Description This case involves crimes by an employer relating to an employee’s death while on the job, and the extent to which benefits paid under a workers’ compensation policy can be used to offset direct victim restitution owed under Penal Code sections 1202.4 and 1203.1.[1] The trial court credited the defendant-employer with death benefits paid by his workers’ compensation carrier to the victim’s family, following the general rule that a defendant is entitled to an offset for any amounts paid to the victim by the defendant’s own insurance company. (People v.
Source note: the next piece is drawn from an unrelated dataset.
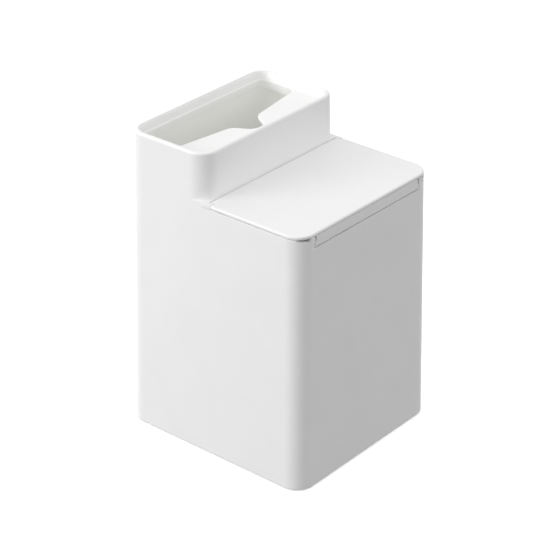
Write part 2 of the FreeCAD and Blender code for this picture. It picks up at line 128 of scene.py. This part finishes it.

Bernal (2002) 101 Cal.App.4th 155, 167-168 (Bernal).) The People appeal, arguing that the employer was not entitled to an offset because he had fraudulently failed to report the victim’s wages to the workers’ compensation carrier, meaning that the victim’s employment was not reflected in the insurance premiums. In light of the defendant-employer’s restitution to the workers’ compensation carrier for that fraud (the subject of a separate criminal count in this proceeding), and in light of trial court’s broad discretion to set an appropriate amount of restitution, we affirm.